See, also, Rice v. Lee, 44 Cal.App.2d 909, 113 P.2d 235; Carlisle v. Lady, 109 Cal.App. 567, 293 P. 686; Garrison v. Hogan, 112 Cal.App. 525, 297 P. 87; Caswell v. Gardner, 12 Cal.App.2d 597, 55 P.2d 1222.
Under the rules announced in the foregoing cases the evidence here shows such abandonment that the judgment must be affirmed.
Defendant seeks to escape from this conclusion by pointing to a paragraph of the lease wherein it is provided that drilling operations required in the lease may be suspended by the lessee when such operations are prevented by the elements, and points to his own testimony to the effect that a great storm on March 1, 1938, caused a flood that washed out all roads on and to the leased property so that he could not haul in drilling equipment until April, 1939.
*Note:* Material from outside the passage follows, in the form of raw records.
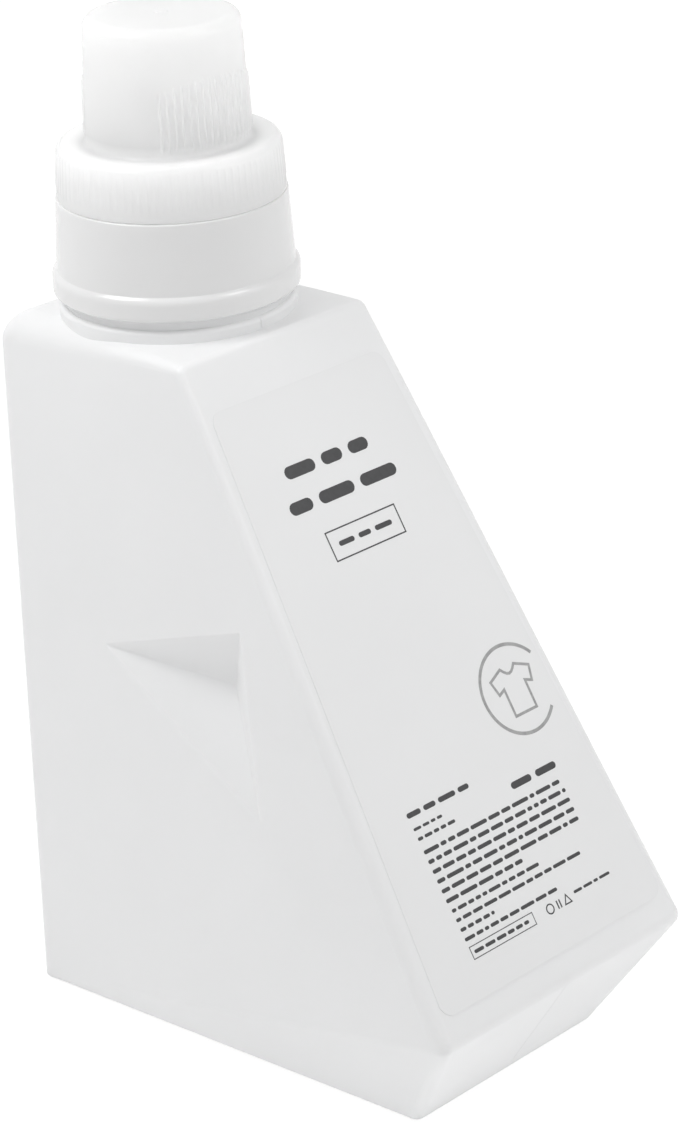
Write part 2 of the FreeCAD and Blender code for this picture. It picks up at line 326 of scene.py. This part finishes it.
def rib_wave(degrees, pitch):
    """Narrow rounded ribs: 1 on a rib's crest, 0 between ribs."""
    return max(0.0, math.cos(2 * math.pi * degrees / pitch)) ** rib_sharpness


# ribs end in from the rim and the shoulder, and the thread from the rim and the cap's underside
skirt_rib_top = shoulder_top - 0.4 * mm
skirt_thread_low = cap_bottom + 1.6 * mm
skirt_thread_high = shoulder_under - 0.2 * mm


def cap_relief(radius, height, degrees):
    """Grip ribs on the cup, fine ribs on the skirt, and the thread inside the skirt."""
    on_cup = height > shoulder_top and abs(radius - cup_radius_at(height)) < on_surface
    if on_cup:
        half_group = (ribs_per_group - 1) / 2 * rib_pitch
        for group in rib_groups:
            away = wrapped(degrees - group)
            if abs(away) < half_group + rib_pitch / 3:
                rib_foot = shoulder_top + rib_foot_above_shoulder
                drop = rib_top_drop * (away / half_group) ** 2
                rib_top = shoulder_top + rib_top_above_shoulder - drop
                tall = window(height, rib_foot, rib_top, rib_fade)
                return rib_height * tall * rib_wave(away, rib_pitch)
        return 0.0
    in_skirt = cap_bottom < height < shoulder_top
    if in_skirt and abs(radius - skirt_radius_at(height)) < on_surface:
        tall = window(height, cap_bottom + skirt_rim_height, skirt_rib_top, skirt_rib_fade)
        return skirt_rib_height * tall * rib_wave(degrees, skirt_rib_pitch)
    if in_skirt and abs(radius - (skirt_radius_at(height) - skirt_wall)) < in_skirt_surface:
        phase = cap_lead / cap_thread_starts / 2
        ridge = thread_profile(
            height, degrees, cap_lead, cap_thread_starts, cap_thread_width, phase)
        tall = window(height, skirt_thread_low, skirt_thread_high, skirt_thread_fade)
        return -thread_height * ridge * tall
    return 0.0


def make_cap():
    inner_top = cap_top - cup_wall
    plug_inner = cap_plug_outer - cap_plug_wall
    plug_end = shoulder_under - cap_plug_depth
    corners = [
        (0, cap_top - gate_dimple_depth, 0),
        (gate_dimple_floor, cap_top - gate_dimple_depth, 0),
        (gate_dimple_radius, cap_top, 0),
        (cup_radius_top, cap_top, cup_edge_round),
        (cup_radius_bottom, shoulder_top, cup_foot_round),
        (skirt_radius_top, shoulder_top, shoulder_round),
        (skirt_radius_bottom, cap_bottom, skirt_rim_round),
        (skirt_radius_bottom - skirt_wall, cap_bottom, skirt_rim_round),
        (skirt_radius_top - skirt_wall, shoulder_under, 0),
        (cap_plug_outer, shoulder_under, 0),
        (cap_plug_outer, plug_end, cap_plug_round),
        (plug_inner, plug_end, cap_plug_round),
        (plug_inner, shoulder_under, 0),
        (cup_radius_bottom - cup_wall, shoulder_under, 0),
        (cup_radius_top - cup_wall, inner_top, cup_edge_round - cup_wall),
        (0, inner_top, 0),
    ]
    line = divided(rounded(corners), cap_longest_run, closed=False)
    return turned("cap", line, False, cap_relief)


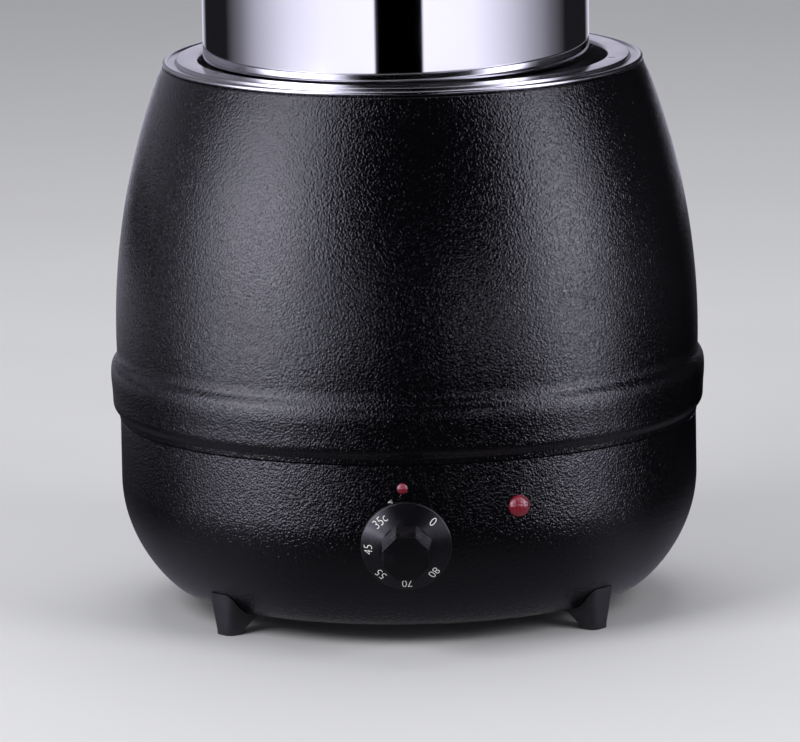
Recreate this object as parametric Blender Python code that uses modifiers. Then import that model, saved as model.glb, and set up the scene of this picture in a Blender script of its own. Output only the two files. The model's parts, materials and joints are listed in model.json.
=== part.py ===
"""Soup kettle warmer: a water bath kettle with a lift-out pot, a lift-off lid and a thermostat knob.

Metres, +Z up. The knob faces -Y, +X is to the right, and the origin is on the table under the axis.
Azimuths are in degrees from the front, towards +X. The pot stands lifted clear of its well.
"""

import math

import bmesh
import bpy
from mathutils import Matrix, Vector

# Sheet, clearances and facets
sheet = 0.0010  # casing and base
pan_sheet = 0.0010  # well, pot and lid
fit_gap = 0.0003  # between pieces that seat on each other
cut_overrun = 0.0020
weld_distance = 0.00001
drill_reach = 0.0060
pan_head_crown_share = 0.75
wide_facets = 48
pan_facets = 36
dial_facets = 32
pipe_facets = 12
screw_facets = 8
lid_knob_facets = 16

# Casing: a barrel that swells to its belly above a pressed belt
floor_height = 0.0117
base_rounding_height = 0.0629
base_wall_height = 0.0350
belt_height = 0.0367
belly_above_belt = 0.0130
shoulder_height = 0.1520
belly_radius = 0.1664
barrel_arc_radius = 0.4110
belt_rise = 0.0036
belt_lip_rise = -0.0010  # the lip is drawn in to the base's wall
belt_height_shares = (1.0, 0.866, 0.73, 0.474, 0.245, 0.169, 0.093, 0.065, 0.0)
belt_rise_shares = (0.0, 0.8, 1.0, 0.84, 0.72, 0.45, -0.10)  # at all but the lip's two points
casing_corner_radius = 0.0015
casing_lip_width = 0.0105

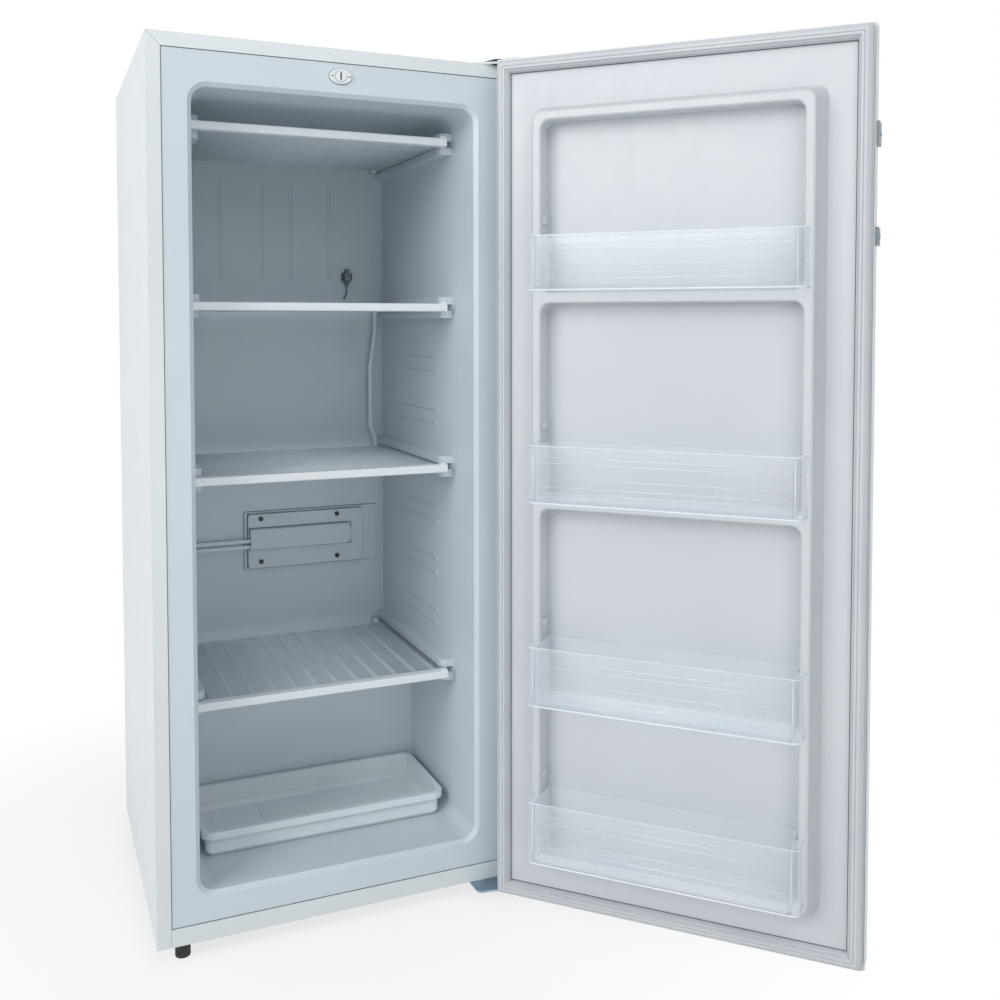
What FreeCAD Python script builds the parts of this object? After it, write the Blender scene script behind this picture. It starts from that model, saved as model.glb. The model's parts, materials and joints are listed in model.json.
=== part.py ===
"""Upright freezer with one door, four evaporator shelves, door bins and a bottom tray.

Millimetres. +X is right as seen from the front, +Y runs to the back, +Z is up.
The origin is on the floor under the middle of the cabinet's casing.
The door is built shut and then turned open about its hinge pins, which is how it stands at rest.
"""
import FreeCAD, Part
import math
import os

V = FreeCAD.Vector
X_AXIS, Y_AXIS, Z_AXIS = V(1, 0, 0), V(0, 1, 0), V(0, 0, 1)
SMALL = 0.01

# ---------------------------------------------------------------- casing
WIDTH = 550.0            # side to side
DEPTH = 512.0            # without the door
BASE_Z = 25.0            # underside of the casing above the floor
TOP_Z = 1320.0           # top of the casing
SHEET = 1.0              # painted steel
SKIN = 1.5               # vacuum-formed plastic
FLANGE = 20.0            # front flange of the casing
TRIM_HEIGHT, TRIM_FOLD = 26.0, 12.0
PORT_X, PORT_RISE, PORT_RADIUS, PORT_DEPTH = 120.0, 675.0, 12.0, 6.0

HALF = WIDTH / 2
FRONT, BACK = -DEPTH / 2, DEPTH / 2
TRIM_TOP = BASE_Z + TRIM_HEIGHT
RIM = FRONT + SHEET + 0.2                  # front of the liner's rim, just behind the flange

# ---------------------------------------------------------------- compressor niche
COMPRESSOR_RADIUS, COMPRESSOR_HEIGHT, COMPRESSOR_RISE = 66.0, 155.0, 11.0
COMPRESSOR_SEAM, SEAM_WIDTH, SEAM_HEIGHT = 76.0, 4.0, 5.0
COMPRESSOR_X = 60.0
COMPRESSOR_GAP = 16.0                      # between the compressor and the cabinet's back
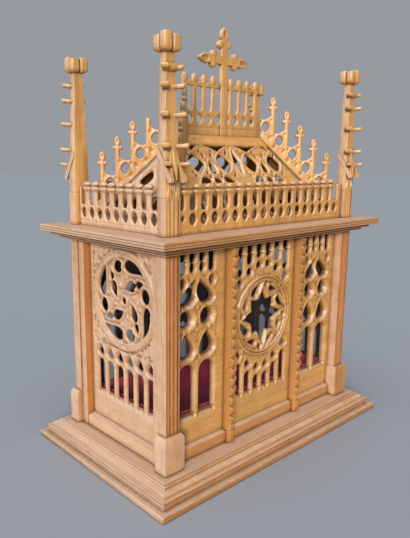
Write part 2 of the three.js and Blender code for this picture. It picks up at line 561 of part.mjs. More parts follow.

On the other hand, a witness for plaintiffs contradicted this evidence. He testified that from September to December 31, 1938, the roads were open; that they were closed for about one week in January, 1939. This evidence supports the finding that the failure to pay rentals or to drill was not caused by an Act of God.
BARNARD, P. J., and WEST, Justice pro tem, concurred.